Beauty Unrealized: spider webs of personal universes seeking a form (2006)
24. & 25.02.2007
The fifth part of Beauty Unrealized focused on the potential of change in the already existing structures, whether they manifest itself as language (Pisano) or as architecture (Geers, Gandolfi). In her explorations of abstract sculptures, Falke Pisano searches for a speculative language that could turn material objects into structures of different, sometimes immaterial nature. Liberating the object from the limits of its previous existence, Pisano examines the possible answers for the question of how an object can exist within different conditions. Two architects, Kersten Geers and Emiliano Gandolfi, used the structure of a presentation in order to investigate the limits and potentials of beauty in terms of space, staged through the use of words, visuals and sounds. Their main interest was in the newly achieved perception of spatiality and the ways in which it has been organized into a more coherent discourse within the language of architecture.
24.02.2007
Falke Pisano: Extracts (Objects)
The starting point for Falke Pisano’s works is her interest in the constructive potential of thoughts, as well as the possibilities to create and resolve problems within the field of language using its internal systems of logic. The work presented at the PSWAR gallery is based on the books from the surrounding library. Inversing Italo Calvino’s description of Lucretius’ “De Rerum natura” as “the first great work of poetry in which knowledge of the world tends to dissolve the solidity of the world, leading to the perception of all that is infinitely minute, light and mobile”1 Pisano extracted from the books qualities, attributes, and forms.2 Those three elements define together a series of objects and therefore reconstruct a potential material origin of the knowledge comprised in these collections of writings.
1. Italo Calvino, Six Memo’s for the Next Millennium. Vintage Books NY 1993 (©1988 Estate of Italo Calvino), p. 8
2. Ibid. p. 9
25.02.2007
Presentation and discussion:
Kersten Geers and Emiliano Gandolfi: The Shape of Time
A newly achieved perception of spatiality and the definition of a discourse around means of architectural signs will be the topic of a conversation between the art critic Emiliano Gandolfi and the architect Kersten Geers. The appearance of space is unconceivable without a dissertation on time. Architecture is not necessarily a temporal experience, but time, through its evolutionary cultural process, defines what we should consider beautiful at a given moment. Within Robert Schumann’s poetic beauty, based on humans’ conscious and creative intervention in the nature, and the Japanese definition of wabi-sabi that sees beauty as imperfect, impermanent, and incomplete, our perception flows, in various constructions of signs, through space.
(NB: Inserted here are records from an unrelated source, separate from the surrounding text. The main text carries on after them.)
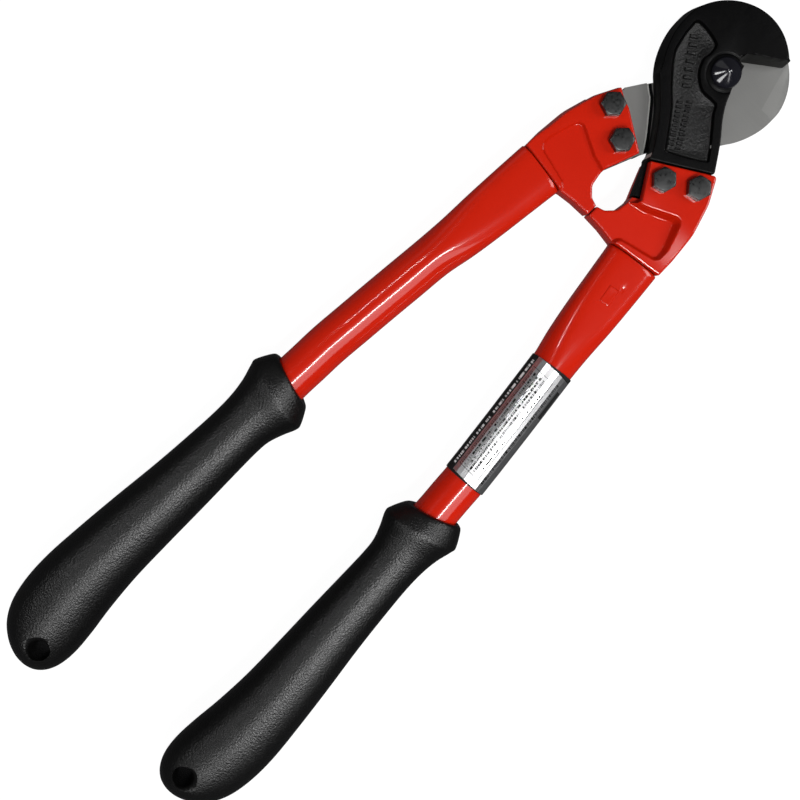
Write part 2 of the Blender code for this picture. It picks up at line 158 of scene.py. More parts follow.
def resampled(ring, spacing):
    """Anticlockwise ring with its corners kept and its long sides divided."""
    ring = anticlockwise(ring)
    points = []
    for start, end in zip(ring, np.roll(ring, -1, 0)):
        length = float(np.hypot(*(end - start)))
        if length < 1e-4:
            continue
        pieces = max(1, round(length / spacing))
        points += [start + (end - start) * i / pieces for i in range(pieces)]
    return np.array(points)


def distance(points, line, closed=True):
    """Each point's distance to a polyline."""
    p = np.asarray(points, float)[:, None, :]
    a = np.asarray(line, float)
    b = np.roll(a, -1, 0) if closed else a[1:]
    a = a if closed else a[:-1]
    span = b - a
    length = np.maximum((span**2).sum(1), 1e-12)
    t = np.clip(((p - a) * span).sum(2) / length, 0, 1)
    nearest = a + t[..., None] * span
    return np.sqrt(((p - nearest) ** 2).sum(2)).min(1)


def inside(points, ring):
    p = np.asarray(points, float)
    a = np.asarray(ring, float)
    b = np.roll(a, -1, 0)
    y = p[:, 1, None]
    crosses = (a[:, 1] > y) != (b[:, 1] > y)
    rise = np.where(b[:, 1] == a[:, 1], 1e-12, b[:, 1] - a[:, 1])
    at = a[:, 0] + (y - a[:, 1]) / rise * (b[:, 0] - a[:, 0])
    return (crosses & (p[:, 0, None] < at)).sum(1) % 2 == 1


def depth(points, ring):
    """Distance inside a ring, negative outside."""
    return np.where(inside(points, ring), 1.0, -1.0) * distance(points, ring)


def inset(ring, amount):
    """Ring moved in by an amount, or out by a negative one, without its folds."""
    before = ring - np.roll(ring, 1, 0)
    after = np.roll(ring, -1, 0) - ring
    before /= np.maximum(np.hypot(*before.T), 1e-9)[:, None]
    after /= np.maximum(np.hypot(*after.T), 1e-9)[:, None]
    square = np.stack([-before[:, 1] - after[:, 1], before[:, 0] + after[:, 0]], 1)
    square /= np.maximum(np.hypot(*square.T), 1e-9)[:, None]
    first = np.stack([-before[:, 1], before[:, 0]], 1)
    reach = amount / np.maximum((square * first).sum(1), 0.45)
    moved = ring + square * reach[:, None]
    return moved[distance(moved, ring) > abs(amount) * 0.985]


def ease(t):
    t = np.clip(t, 0, 1)
    return t * t * (3 - 2 * t)


def fall(d, radius):
    """Drop below the top of a rounded edge at a distance in from it."""
    inward = np.clip(radius - d, 0, radius)
    return radius - np.sqrt(np.maximum(radius**2 - inward**2, 0))


# Solids.
def in_scene(name, data):
    """New object, linked to the scene."""
    made = bpy.data.objects.new(name, data)
    bpy.context.scene.collection.objects.link(made)
    return made


def mesh_of(name, bm):
    """Mesh in metres from a bmesh in millimetres, which it frees."""
    bmesh.ops.recalc_face_normals(bm, faces=bm.faces)
    bmesh.ops.transform(bm, matrix=Matrix.Scale(MM, 4), verts=bm.verts)
    mesh = bpy.data.meshes.new(name)
    bm.to_mesh(mesh)
    bm.free()
    return mesh


def add_object(name, bm, materials, body, sharp=FORGED_SHARP):
    """Piece that rides on a body."""
    made = in_scene(name, mesh_of(name, bm))
    for item in materials:
        made.data.materials.append(item)
    finish_mesh(made.data, sharp)
    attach(made, body)
    return made


def finish_mesh(mesh, sharp):
    mesh.shade_smooth()
    mesh.set_sharp_from_angle(angle=math.radians(sharp))


def relief(outline, rings, lines, top, bottom, base):
    """Solid between two heightfields that meet at a base height round the outline."""
    points, edges = [], []
    for ring in [outline, *rings]:
        first = len(points)
        points += [Vector((float(x), float(y))) for x, y in ring]
        edges += [(first + i, first + (i + 1) % len(ring)) for i in range(len(ring))]
    for line in lines:
        first = len(points)
        points += [Vector((float(x), float(y))) for x, y in line]
        edges += [(first + i, first + i + 1) for i in range(len(line) - 1)]
    flat, _, faces, _, _, _ = delaunay_2d_cdt(points, edges, [], 0, 1e-4)
    flat = np.array([tuple(p) for p in flat])
    faces = np.array(faces)
    centres = flat[faces].mean(1)
    faces = faces[depth(centres, outline) > 0]
    rim = distance(flat, outline) < 2e-3
    high, low = top(flat), bottom(flat)
    bm = bmesh.new()
    upper, lower = {}, {}
    for i in np.unique(faces):
        x, y = flat[i]
        if rim[i]:
            upper[i] = lower[i] = bm.verts.new((x, y, base))
        else:
            upper[i] = bm.verts.new((x, y, high[i]))
            lower[i] = bm.verts.new((x, y, low[i]))
    for face in faces:
        bm.faces.new([upper[i] for i in face])
        if len({lower[i] for i in face} - {upper[i] for i in face}):
            bm.faces.new([lower[i] for i in face[::-1]])
    return bm


def prism(outline, low, high):
    bm = bmesh.new()
    corners = [bm.verts.new((x, y, low)) for x, y in outline]
    face = bm.faces.new(corners)
    raised = bmesh.ops.extrude_face_region(bm, geom=[face])["geom"]
    moved = [item for item in raised if isinstance(item, bmesh.types.BMVert)]
    bmesh.ops.translate(bm, vec=(0, 0, high - low), verts=moved)
    return bm


def bridge(bm, rings, closed):
    pairs = list(zip(rings, rings[1:]))
    if closed:
        pairs.append((rings[-1], rings[0]))
    for low, high in pairs:
        for i in range(len(low)):
            j = (i + 1) % len(low)
            bm.faces.new((low[i], low[j], high[j], high[i]))


def lofted(sections, closed=False):
    """Solid through rings of points: a closed ring of them, or with its two ends capped."""
    bm = bmesh.new()
    rings = [[bm.verts.new(point) for point in section] for section in sections]
    bridge(bm, rings, closed)
    if not closed:
        bm.faces.new(rings[0])
        bm.faces.new(rings[-1])
    return bm


def turned(profile, centre=(0, 0), sides=72):
    """Solid turned about Z from (radius, height), with both ends of the profile on the axis."""
    sections = []
    for radius, height in profile:
        ring = arc(max(radius, 1e-3), 0, 360 - 360 / sides, sides - 1, centre)
        sections.append([(x, y, height) for x, y in ring])
    return lofted(sections)


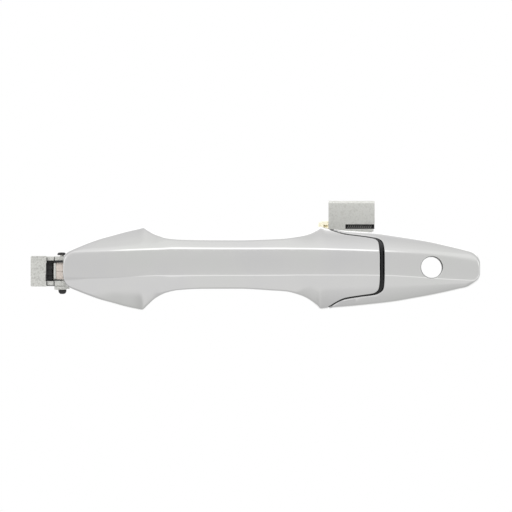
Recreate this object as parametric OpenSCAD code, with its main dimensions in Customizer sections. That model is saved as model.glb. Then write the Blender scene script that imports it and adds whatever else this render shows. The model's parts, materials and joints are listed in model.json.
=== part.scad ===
// Pull-type car door handle: a hinged grip, its end cap with a key hole, the base
// behind the door skin, and the release lever that the grip's rear arm works.
// +X runs along the handle towards the cap, -Y points out of the door, +Z is up.
// The origin is on the key hole's axis, in the plane of the door's outer skin (Y = 0).

/* [Grip] */
// Wall of the grip's outer shell
shell_wall = 2.2; // [1.6:0.1:2.6]
// Thickness of the finger-side cover
cover_t = 2.0; // [1.4:0.1:2.4]
// Clearance between the grip's feet and the front gasket
foot_gap = 0.3; // [0.3:0.05:0.6]

/* [Cap] */
// Radius of the key hole
key_hole_r = 6.05; // [5.5:0.05:7]
// Width of the parting line beside the grip's tongue
parting_gap = 0.45; // [0.35:0.05:0.6]
// Radius of the bore that takes the lock cylinder
lock_bore_r = 9.5; // [8.5:0.1:9.8]

/* [Hinge] */
// Hinge pin position along the handle
pivot_x = -205.7; // [-206:0.1:-205.4]
// Hinge pin depth behind the skin
pivot_y = 9; // [8.8:0.1:9.2]
// Radius of the hinge pin
pin_r = 2.0; // [1.8:0.05:2.1]
// Radial running clearance in the bushes
run_clear = 0.05; // [0.02:0.01:0.09]

/* [Release lever] */
// Lever axis depth behind the skin
lever_y = 32; // [31.5:0.1:32.5]
// Lever axis height
lever_z = -12; // [-12.5:0.1:-11.5]
// Lean of the paddle at rest, in degrees
lever_lean = 27.3; // [26.5:0.1:28]
// Radius of the lever pin
lever_pin_r = 1.75; // [1.5:0.05:2]

/* [Seals and base] */
// Thickness of the gaskets
gasket_t = 1.2; // [0.8:0.1:1.5]
// Front face of the base behind the skin
base_y = 1.2; // [1:0.1:1.6]
// Thickness of the base plate
base_t = 2.5; // [2:0.1:3]

/* [Hidden] */
$fn = 64;
eps = 0.01;
foot_y = -gasket_t - foot_gap;

// ---- outline and surface of the whole handle, as [x, value] --------------------------
top_edge = [[-204.7, 6], [-203.6, 7.9], [-201, 9.4], [-197.7, 11], [-191, 13.8],
    [-184.3, 16.2], [-177.7, 18.1], [-171, 20], [-164.3, 21.6], [-160.6, 22.3],
    [-157.7, 20.7], [-154.3, 18.7], [-151, 17.4], [-147.7, 16.3], [-141, 15.5],
    [-127, 15.2], [-107, 15.2], [-87.7, 15.75], [-81, 16.2], [-74.3, 17.3], [-71, 18.1],
    [-67.7, 19.3], [-64.3, 21.1], [-61.6, 22.4], [-57.4, 21.4], [-44.3, 20.4],
    [-31, 19.5], [-21, 18.1], [-11, 16.5], [-1, 14.7], [9, 12.35], [15.7, 10.6],
    [19, 9.65], [22.3, 8.6], [25.7, 6], [27, 2.9]];
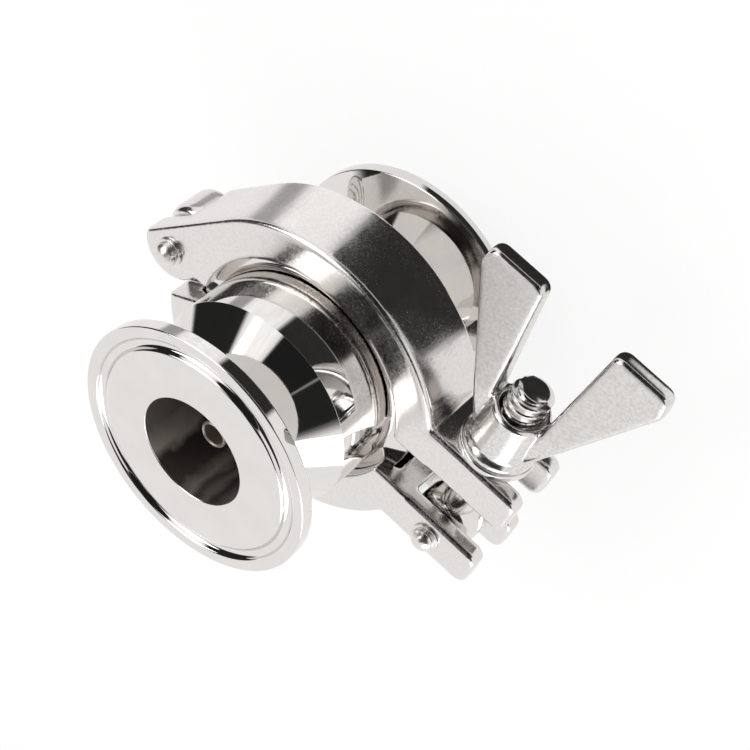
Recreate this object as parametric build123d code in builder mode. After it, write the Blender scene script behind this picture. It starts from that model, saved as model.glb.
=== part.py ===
"""Thermostatic steam trap with clamp-on ferrule ends, held together by a hinged clamp.

Frame: the trap's axis is Z and its lower (outlet) ferrule face is z = 0, so the
trap stands upright on that face.  X points from the axis towards the swing bolt
and Y points along the bolt, from its pivot to the wing nut.  Millimetres.
"""

import os
from math import asin, atan2, cos, degrees, radians, sin, sqrt, tan

from build123d import *

os.makedirs("parts", exist_ok=True)

# Driving dimensions of the two bodies
FACE_TO_FACE = 63.0
JOINT_Z = 27.25  # middle of the clamped joint
BORE_R = 11.05
RIM_R = 25.25  # the ferrules and the joint flanges share one clamp size
END_RIM_T = 2.6
JOINT_RIM_T = 2.85
TAPER_DEG = 20.0
NECK_WALL = 1.95
NECK_END_FROM_FACE = 8.95  # where the neck starts to flare
FLARE_DEG = 45.0
NECK_FILLET = 1.5
NECK_FILLET_SHARE = 0.85  # largest neck fillet, as a part of the neck's straight length
BODY_WALL = 2.5
JOINT_TAPER_W = 3.5
TAPER_STEP = 0.95  # from the foot of the joint's taper in to the body
GROOVE_IN = 3.55  # middle of each groove, measured in from the rim
GROOVE_W = 2.5
GROOVE_DEPTH = 1.1
EDGE_BREAK = 0.35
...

Emiliano Gandolfi is an architect and curator of the Netherlands Architecture Institute in Rotterdam, where he developed several exhibitions and public events such as Newer Orleans, DynamiCity – Tactics for a Changing Metropolis, and Spectacular City – Photographing the Future.
Kersten Geers is an architect and before 2002, when he opened his own studio with David van Severen, he has worked for several architectural bureaus (Maxwan/Max.1 Architecten and Neutelings Riedijk Architects). Geers has published various articles on architecture and fiction in numerous professional journals and since 2003 he has been a tutor and guest critic at various institutions in the Netherlands and Belgium.